Task directions:
Repeat exactly the lines from the one containing "parts.forEach(([name, solid, look])" through the one containing "obj.matrix_parent_inverse = Matrix.Identity(4)", both lines included, please, without any other lines.
=-=-=-=-=
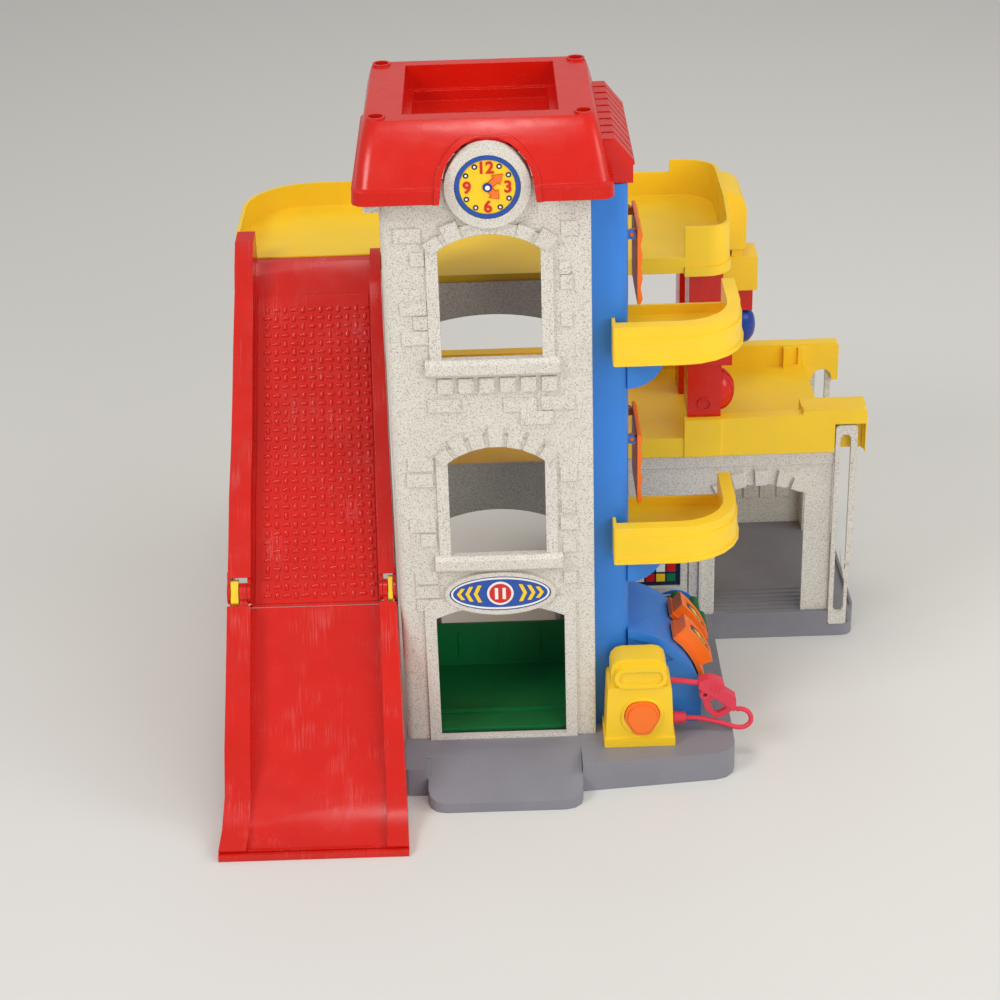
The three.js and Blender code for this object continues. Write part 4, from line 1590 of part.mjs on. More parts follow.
const parts = [
  ['base_front', baseFront(), GREY], ['base_rear', baseRear(), GREY],
  ['tower_facade', towerFacade(), STONE], ['tower_back', towerBack(), STONE],
  ['tower_side', towerSide(), BLUE],
  ['clock_dial', clockDial(), YELLOW], ['sign_plate', signPlate(), BLUE], ['roof', roof(), RED],
  ['balcony_upper', balcony(0), YELLOW], ['balcony_lower', balcony(-LEVELS), YELLOW],
  ['deck_upper', deckUpper(), YELLOW], ['deck_mid', deckMid(), YELLOW],
  ['chute_peg', chutePeg(), RED], ['chute_knob', chuteKnob(), NAVY],
  ['post_front', postFront(), RED], ['post_rear', postRear(), RED],
  ['low_front', lowFront(), STONE], ['low_back', lowBack(), STONE], ['picture_panel', picturePanel(), NAVY],
  ['slot_plate_front', slotPlate(PLATE.front), STONE], ['slot_plate_rear', slotPlate(PLATE.rear), STONE],
  ['ramp_upper', rampUpper(), RED], ['ramp_lower', rampLower(), RED],
  ['ramp_latch_left', rampLatch(-1), YELLOW], ['ramp_latch_right', rampLatch(1), YELLOW],
  ['lift_guide', liftGuide(), GREY], ['lift_pulley', liftPulley(), STEEL], ['lift_car', liftCar(), GREEN],
  ['lift_line', liftLine(), CORD_WHITE], ['lift_line_return', liftLineReturn(), CORD_WHITE],
  ['winding_wheel', windingWheel(), GREEN], ['winding_spool', windingSpool(), BLUE],
  ['wheel_stand', wheelStand(), BLUE],
  ['lever_front', lever(0), ORANGE], ['lever_rear', lever(1), ORANGE], ['lever_shaft', leverShaft(), STEEL],
  ['gate_upper', gate(0), ORANGE], ['gate_lower', gate(-LEVELS), ORANGE],
  ['pump_body', pumpBody(), YELLOW], ['pump_button', pumpButton(), ORANGE],
  ['hose_collar', hoseCollar(), PINK],
  ['pump_hose', pumpHose(), PINK], ['pump_nozzle', pumpNozzle(), PINK],
];
parts.forEach(([name, solid, look]) => garage.add(meshOf(name, solid, look)));

export default garage;
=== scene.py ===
"""Toy parking garage with lift: finishes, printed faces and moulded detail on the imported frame, in metres."""
import logging
import math
from collections.abc import Callable, Iterable, Sequence
from dataclasses import dataclass
from enum import Enum
from functools import partial

import bmesh
import bpy
from mathutils import Matrix, Vector


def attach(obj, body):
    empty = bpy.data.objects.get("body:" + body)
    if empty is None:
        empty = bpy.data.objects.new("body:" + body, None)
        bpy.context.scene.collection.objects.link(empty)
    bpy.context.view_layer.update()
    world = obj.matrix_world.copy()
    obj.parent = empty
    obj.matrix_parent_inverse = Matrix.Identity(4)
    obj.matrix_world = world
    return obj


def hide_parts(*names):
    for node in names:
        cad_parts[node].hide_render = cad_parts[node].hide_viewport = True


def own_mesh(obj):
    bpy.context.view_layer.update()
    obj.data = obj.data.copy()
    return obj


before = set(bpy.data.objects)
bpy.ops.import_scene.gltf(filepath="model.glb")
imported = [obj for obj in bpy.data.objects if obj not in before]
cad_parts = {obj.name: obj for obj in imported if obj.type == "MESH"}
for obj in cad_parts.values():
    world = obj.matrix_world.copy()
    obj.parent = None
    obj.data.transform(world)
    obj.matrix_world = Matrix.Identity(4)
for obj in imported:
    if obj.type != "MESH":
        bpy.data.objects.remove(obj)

logging.basicConfig(level=logging.INFO, format="%(message)s")
log = logging.getLogger("garage")
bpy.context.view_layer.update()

Pair = tuple[float, float]
Point = tuple[float, float, float]
Socket = bpy.types.NodeSocket
Tree = bpy.types.NodeTree
Draft = bmesh.types.BMesh
Filler = Callable[[Draft], None]

MM = 0.001
STILL = "garage"  # the body that carries everything that doesn't move
MERGE = 1e-6  # metres: points nearer than this are one
NODE_MERGE = 10 * MERGE  # the same for the loose triangles of a CAD node
EASED_EDGE = math.radians(40)  # edges sharper than this are rounded
# A Mix node's sockets by number, because several of them share a name.
SHARE, COLOUR_A, COLOUR_B, COLOUR_OUT = 0, 6, 7, 2
VECTOR_A, VECTOR_B, VECTOR_OUT = 4, 5, 1


def mm(*lengths: float) -> Vector:
    """A point or direction given in millimetres, in metres."""
    return Vector([length * MM for length in lengths])


def linear(colour: str) -> tuple[float, float, float, float]:
    """An sRGB hex colour as linear red, green, blue and alpha."""
    shares = [int(colour[i:i + 2], 16) / 255 for i in (1, 3, 5)]
    return (*(s / 12.92 if s <= 0.04045 else ((s + 0.055) / 1.055) ** 2.4 for s in shares), 1.0)


def feed(node: bpy.types.Node, values: dict) -> None:
    """Sets or links inputs of a node.

    Args:
        node: the node.
        values: input names or numbers with a value, or with the output that feeds them.
    """
    for key, value in values.items():
        if isinstance(value, Socket):
            node.id_data.links.new(value, node.inputs[key])
        else:
            node.inputs[key].default_value = value


def add_node(tree: Tree, kind: str, values: dict | None = None, **settings: object) -> bpy.types.Node:
    """Adds a node with its settings, and sets or links its inputs.

    Args:
        tree: the node tree that it goes into.
        kind: the node's Blender type.
        values: input names or numbers with a value, or with the output that feeds them.
        settings: the node's own properties.

    Returns:
        The new node.
    """
    node = tree.nodes.new(kind)
    for name, value in settings.items():
        setattr(node, name, value)
    feed(node, values or {})
    return node


# Finishes


class Resin(Enum):
    """The plastics of the garage, each with its index of refraction."""

    ABS = 1.54
    POLYPROPYLENE = 1.49
    VINYL = 1.53


@dataclass(frozen=True)
class Finish:
    """What every finish has: a name, a colour, and one material that is built on its first use."""

    name: str
    colour: str

    def material(self) -> bpy.types.Material:
        """Builds the material once and hands it out again after that.

        Returns:
            The node material of this finish.
        """
        known = bpy.data.materials.get(self.name)
        if known:
            return known
        made = bpy.data.materials.new(self.name)
        made.use_nodes = True
        tree = made.node_tree
        where = add_node(tree, "ShaderNodeTexCoord").outputs["Object"]
        feed(tree.nodes["Principled BSDF"], self.look(tree, where))
        return made

    def look(self, tree: Tree, where: Socket) -> dict:
        """The shader's inputs for this finish, each with its value or its output.

        Args:
            tree: the material's node tree.
            where: the coordinates on the piece.

        Returns:
            The values by the name of the shader's input.
        """
        raise NotImplementedError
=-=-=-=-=
Solved problem:
parts.forEach(([name, solid, look]) => garage.add(meshOf(name, solid, look)));

export default garage;
=== scene.py ===
"""Toy parking garage with lift: finishes, printed faces and moulded detail on the imported frame, in metres."""
import logging
import math
from collections.abc import Callable, Iterable, Sequence
from dataclasses import dataclass
from enum import Enum
from functools import partial

import bmesh
import bpy
from mathutils import Matrix, Vector


def attach(obj, body):
    empty = bpy.data.objects.get("body:" + body)
    if empty is None:
        empty = bpy.data.objects.new("body:" + body, None)
        bpy.context.scene.collection.objects.link(empty)
    bpy.context.view_layer.update()
    world = obj.matrix_world.copy()
    obj.parent = empty
    obj.matrix_parent_inverse = Matrix.Identity(4)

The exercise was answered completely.